LEADERSHIP CAPACITY FLAGGED. REVISED ASSIGNMENT: DEPUTY FOREMAN, TUNGSTEN EXTRACTION FACILITY, KRASNOYARSK KRAI, SIBERIAN FEDERAL DISTRICT. RESPONSIBLE FOR SHIFT COORDINATION, EQUIPMENT MAINTENANCE OVERSIGHT, AND MONTHLY QUOTA REPORTING TO REGIONAL PLANNING BUREAU. ACCOMMODATION PROVIDED (SHARED, FOUR PERSONS PER ROOM). SHIFT STARTS MONDAY.

Krasnoyarsk Krai Photo: Krasnoyarsk Krai, via russiatrek.org

I had been promoted. Straight past the sugar beet fields, straight past the coal face, and directly into a supervisory role at a tungsten operation so remote that the nearest city requires a connecting flight and significant emotional preparation.
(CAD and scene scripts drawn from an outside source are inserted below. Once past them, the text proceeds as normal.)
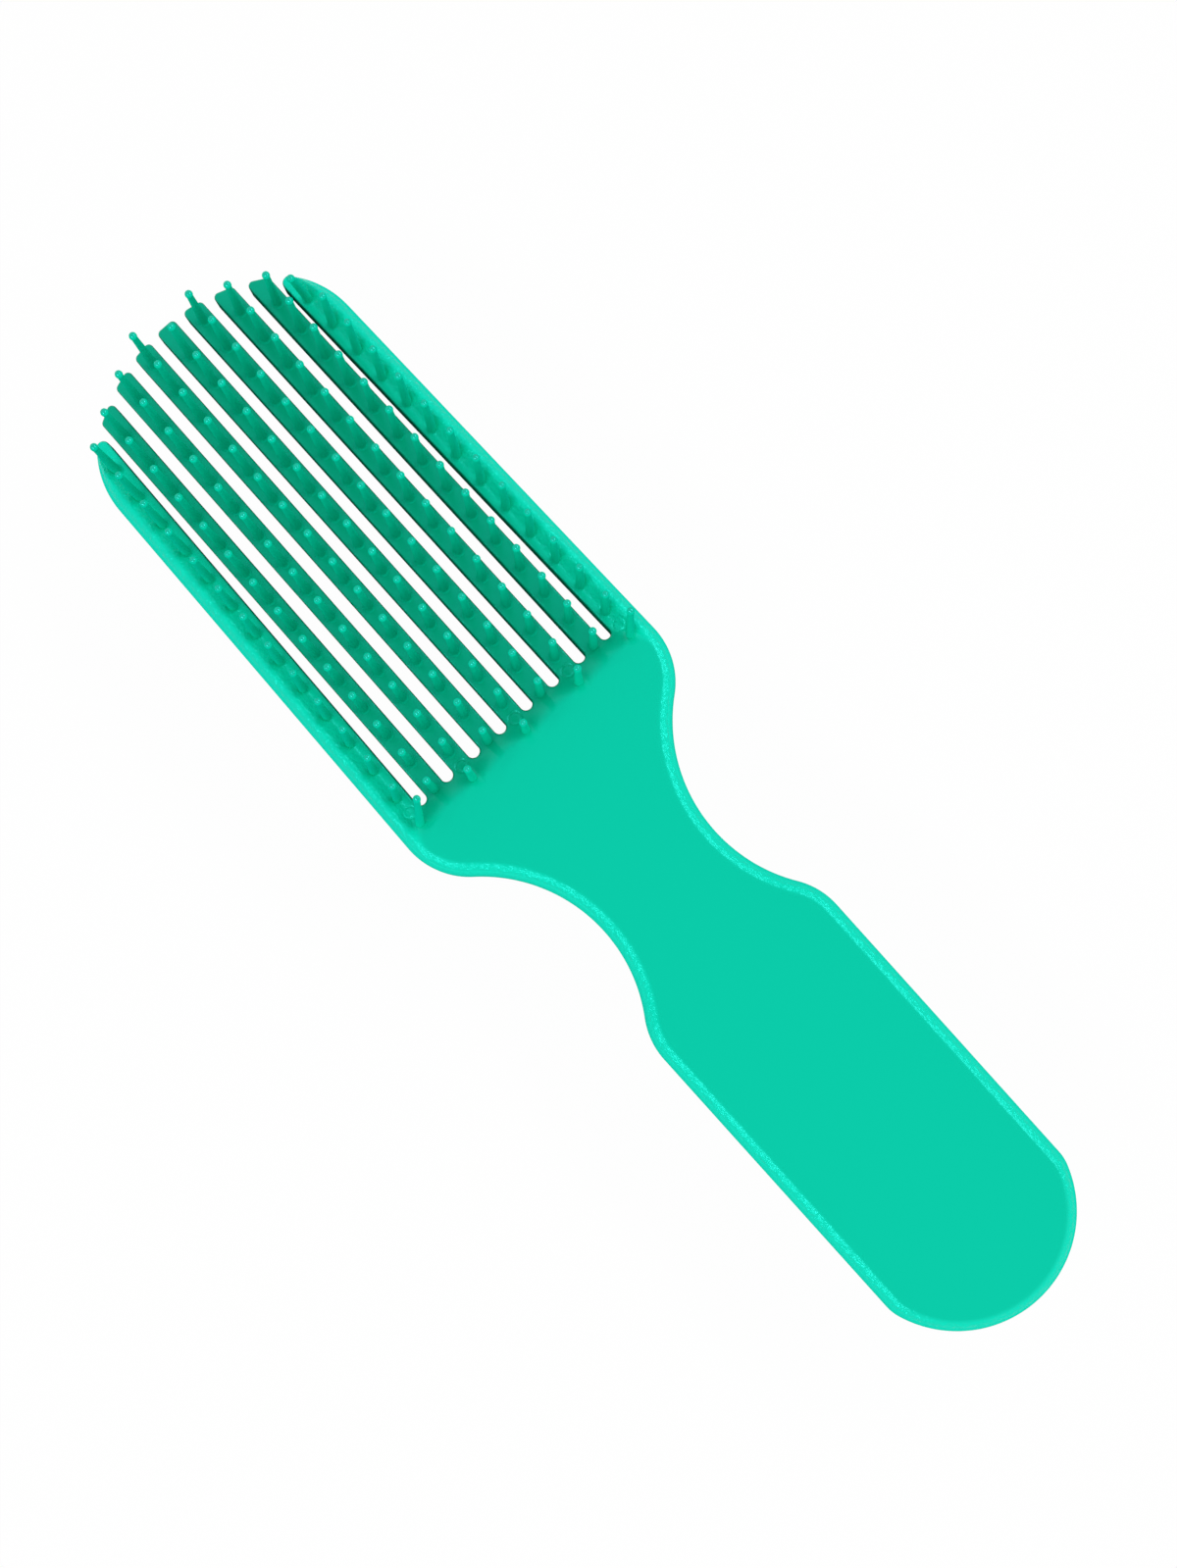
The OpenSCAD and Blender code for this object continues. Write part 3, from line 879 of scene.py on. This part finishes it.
def plate_plastic(name, lit_edge_green, roughness, specular):
    """The handle's and the arms' plastic: painted shade (a darker colour) in the tooth field, and painted
    light (a lighter colour) and grain at thin edges.
    """
    material, shader = plastic(name, roughness, specular)
    nodes, links = material.node_tree.nodes, material.node_tree.links
    # Painted shade in the tooth field, then painted light at the thin edges
    field_shaded = blend_colour(material, "field_shade_share", PALM_GREEN, FIELD_SHADE_GREEN)
    links.new(blend_colour(material, "edge_light_and_grain_share", field_shaded, lit_edge_green), shader.inputs["Base Color"])
    coordinates = nodes.new("ShaderNodeTexCoord")
    noise = nodes.new("ShaderNodeTexNoise")
    noise.inputs["Scale"].default_value = 1 / (GRAIN_SIZE * MM)
    noise.inputs["Detail"].default_value = GRAIN_DETAIL
    bump = nodes.new("ShaderNodeBump")
    bump.inputs["Distance"].default_value = GRAIN_DEPTH * MM
    edge = nodes.new("ShaderNodeAttribute")
    edge.attribute_name = "edge_light_and_grain_share"
    links.new(edge.outputs["Fac"], bump.inputs["Strength"])
    links.new(coordinates.outputs["Object"], noise.inputs["Vector"])
    links.new(noise.outputs["Fac"], bump.inputs["Height"])
    links.new(bump.outputs["Normal"], shader.inputs["Normal"])
    return material


def wall_plastic():
    """The slots' walls: matt, and darker than the faces with painted shade."""
    material, shader = plastic("comb_green_walls", WALL_ROUGHNESS, 0)
    shader.inputs["Base Color"].default_value = (*WALL_SHADE_GREEN, 1)
    return material


def shaft_plastic():
    """The pins' shafts: satin, with painted light and shade: darker at the feet, lighter towards the tips
    and where they stand on the palm's slope.
    """
    material, shader = plastic("comb_green_shafts", SHAFT_ROUGHNESS, 0)
    colour = blend_colour(material, "light_share", SHAFT_SHADED_GREEN, SHAFT_LIT_GREEN)
    material.node_tree.links.new(colour, shader.inputs["Base Color"])
    return material


def cap_plastic():
    """The top of the pins' round tips: smooth, with a small bright highlight from each softbox."""
    material, shader = plastic("comb_green_tips", CAP_ROUGHNESS, CAP_SPECULAR)
    shader.inputs["IOR"].default_value = CAP_IOR
    shader.inputs["Base Color"].default_value = (*CAP_GREEN, 1)
    return material


# Light, floor and camera, in metres

SOFTBOX_WATTS = 3.3
SOFTBOX_LENGTH = 0.9
SOFTBOX_WIDTH = 0.14
SOFTBOX_REACH = 1.1
SOFTBOX_TILT = math.radians(40)
SOFTBOX_SIDES = {"softbox_right": math.radians(-100), "softbox_left": math.radians(102)}
FILL_AT_HORIZON = 0.85
FILL_OVERHEAD = 0.47
WHITE = (1, 1, 1, 1)
GLOW_SHARE = 0.97
FLOOR_SIZE = 6
FLOOR_DROP = 0.03
FLOOR_ROUGHNESS = 0.9
FLOOR_SEEN = (0.9, 0.9, 0.9, 1)
FLOOR_BOUNCE = (0.25, 0.25, 0.25, 1)
SENSOR_WIDTH = 36
LENS = 34.93
VIEW_SHIFT = (-0.0212, 0.1057)
CLIP_START = 0.01
CAMERA_PLACE = (-0.0208, 0.0133, 0.277)
CAMERA_TURN = math.radians(-131.98)


def area_light(name, where, size, watts):
    """A softbox that faces the middle of the comb."""
    lamp = bpy.data.lights.new(name, "AREA")
    lamp.shape = "RECTANGLE"
    lamp.size, lamp.size_y = size
    lamp.energy = watts
    holder = bpy.data.objects.new(name, lamp)
    bpy.context.scene.collection.objects.link(holder)
    holder.location = where
    holder.rotation_mode = "QUATERNION"
    holder.rotation_quaternion = (-holder.location).to_track_quat("-Z", "Y")


def seen_ray(nodes, links):
    """1 for the rays that show a surface as it is: from the camera, in reflections and through glass."""
    path = nodes.new("ShaderNodeLightPath")
    seen = path.outputs["Is Camera Ray"]
    for name in ("Is Glossy Ray", "Is Transmission Ray"):
        larger = nodes.new("ShaderNodeMath")
        larger.operation = "MAXIMUM"
        links.new(seen, larger.inputs[0])
        links.new(path.outputs[name], larger.inputs[1])
        seen = larger.outputs[0]
    return seen


def lights():
    """Two softboxes on either side of the comb and a white surround, brighter at the horizon."""
    out, up = SOFTBOX_REACH * math.sin(SOFTBOX_TILT), SOFTBOX_REACH * math.cos(SOFTBOX_TILT)
    for name, side in SOFTBOX_SIDES.items():
        where = (out * math.cos(side), out * math.sin(side), up)
        area_light(name, where, (SOFTBOX_LENGTH, SOFTBOX_WIDTH), SOFTBOX_WATTS)
    world = bpy.data.worlds.new("surround")
    bpy.context.scene.world = world
    world.use_nodes = True
    nodes, links = world.node_tree.nodes, world.node_tree.links
    backdrop = nodes["Background"]
    backdrop.inputs["Color"].default_value = WHITE
    backdrop.inputs["Strength"].default_value = 1
    fill = nodes.new("ShaderNodeBackground")
    fill.inputs["Color"].default_value = WHITE
    direction = nodes.new("ShaderNodeTexCoord")
    axes = nodes.new("ShaderNodeSeparateXYZ")
    height = nodes.new("ShaderNodeMapRange")
    height.inputs["To Min"].default_value = FILL_AT_HORIZON
    height.inputs["To Max"].default_value = FILL_OVERHEAD
    links.new(direction.outputs["Generated"], axes.inputs["Vector"])
    links.new(axes.outputs["Z"], height.inputs["Value"])
    links.new(height.outputs["Result"], fill.inputs["Strength"])
    mix = nodes.new("ShaderNodeMixShader")
    links.new(seen_ray(nodes, links), mix.inputs[0])
    links.new(fill.outputs[0], mix.inputs[1])
    links.new(backdrop.outputs[0], mix.inputs[2])
    links.new(mix.outputs[0], nodes["World Output"].inputs["Surface"])


def floor():
    """A floor that shows as the photograph's white ground with a faint shadow, and throws little light up.

    It lies below the reach of the arms when they are bent down."""
    bpy.ops.mesh.primitive_plane_add(size=FLOOR_SIZE, location=(0, 0, -FLOOR_DROP))
    plane = bpy.context.object
    plane.name = "floor"
    material = bpy.data.materials.new("white_ground")
    material.use_nodes = True
    nodes, links = material.node_tree.nodes, material.node_tree.links
    shader = nodes["Principled BSDF"]
    shader.inputs["Roughness"].default_value = FLOOR_ROUGHNESS
    shader.inputs["Specular IOR Level"].default_value = 0
    glow = nodes.new("ShaderNodeEmission")
    glow.inputs["Color"].default_value = WHITE
    glow.inputs["Strength"].default_value = 1
    seen = seen_ray(nodes, links)
    share = nodes.new("ShaderNodeMath")
    share.operation = "MULTIPLY"
    share.inputs[1].default_value = GLOW_SHARE
    colour = nodes.new("ShaderNodeMix")
    colour.data_type = "RGBA"
    colour.inputs["A"].default_value = FLOOR_BOUNCE
    colour.inputs["B"].default_value = FLOOR_SEEN
    links.new(seen, colour.inputs["Factor"])
    links.new(colour.outputs["Result"], shader.inputs["Base Color"])
    mix = nodes.new("ShaderNodeMixShader")
    links.new(seen, share.inputs[0])
    links.new(share.outputs[0], mix.inputs[0])
    links.new(shader.outputs[0], mix.inputs[1])
    links.new(glow.outputs[0], mix.inputs[2])
    links.new(mix.outputs[0], nodes["Material Output"].inputs["Surface"])
    plane.data.materials.append(material)


def camera():
    """The photograph's camera: straight down on the comb, turned so that the comb lies on a slant."""
    view = bpy.data.cameras.new("camera")
    view.sensor_width = SENSOR_WIDTH
    view.lens = LENS
    view.shift_x, view.shift_y = VIEW_SHIFT
    view.clip_start = CLIP_START
    holder = bpy.data.objects.new("camera", view)
    bpy.context.scene.collection.objects.link(holder)
    holder.location = CAMERA_PLACE
    holder.rotation_euler = (0, 0, CAMERA_TURN)
    bpy.context.scene.camera = holder


camera()
plates = [handle_skin()] + [rail_skin(row) for row in RAILS]
plates += [arm_skin(row) for row in range(2, LAST_ROW)]
teeth = [root_pins()] + [row_pins(row) for row in range(1, LAST_ROW + 1)]
face_plastic = plate_plastic("comb_green", EDGE_LIT_GREEN, FACE_ROUGHNESS, FACE_SPECULAR)
# The rims' material: matt, with a lighter colour at the edges that is painted light
rim_plastic = plate_plastic("comb_green_rims", RIM_LIT_GREEN, RIM_ROUGHNESS, 0)
plate_greens = (face_plastic, wall_plastic(), rim_plastic)
tooth_greens = (shaft_plastic(), cap_plastic())
for pieces, greens in ((plates, plate_greens), (teeth, tooth_greens)):
    for piece in pieces:
        for green in greens:
            piece.data.materials.append(green)
lights()
floor()

bpy.context.scene.view_settings.view_transform = "Standard"
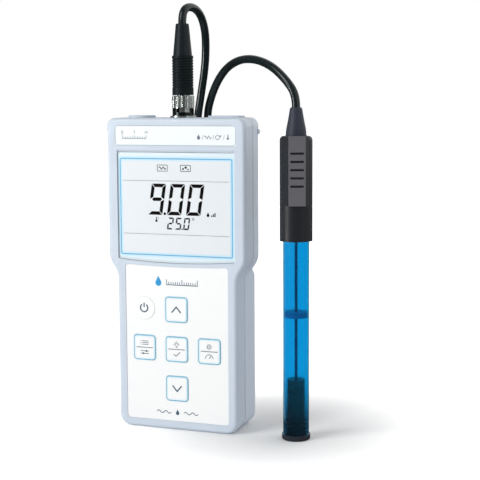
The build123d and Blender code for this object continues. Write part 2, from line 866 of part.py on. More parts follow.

I sat with this for a moment. Then I burned some palo santo, which felt appropriate.

What the Algorithm Understands That I Didn't

Here's the thing nobody tells you when you're posting infographics about seizing the means of production between sponsored posts for adaptogen supplements: a planned economy does not care about your relationship with your gifts.

Central planning, in its purest historical form, was an exercise in brutal pragmatism. The state needed coal, so people mined coal. It needed tungsten for lightbulb filaments and military hardware, so people extracted tungsten, often in places where the wind chill makes your ambitions feel very small and very far away. The algorithm wasn't being cruel to me. It was being honest — possibly for the first time in my adult life.

My skills, assessed without the warm affirmation of a wellness community, amount to: I am good at talking, I have moderate organizational instincts, and I own several bowls I hit with a mallet. The collective has coal to mine. The math, as they say, mathed.

A Note on the Linen Jumpsuit

I asked, as a final query, whether personal items could be brought to the Krasnoyarsk facility.

WORK UNIFORM PROVIDED. PERSONAL EFFECTS: ONE BAG, MAXIMUM 20KG. CRYSTAL BOWLS: NOT RECOMMENDED FOR UNDERGROUND TRANSPORT.

The eucalyptus candle, I suspect, would not survive the Siberian winter anyway.

I remain, as ever, committed to the idea that we could build something better than what we have. I just think, going forward, I'll be slightly more specific about what 'better' means before I ask a central planning committee to define it for me.

Deputy Foreman Briar reports for duty Monday. She will be wearing something other than linen.


Yuki Ostrovsky is the founding editor of Actual Life Under Communism. She has never personally operated a tungsten mine but has read extensively about people who have.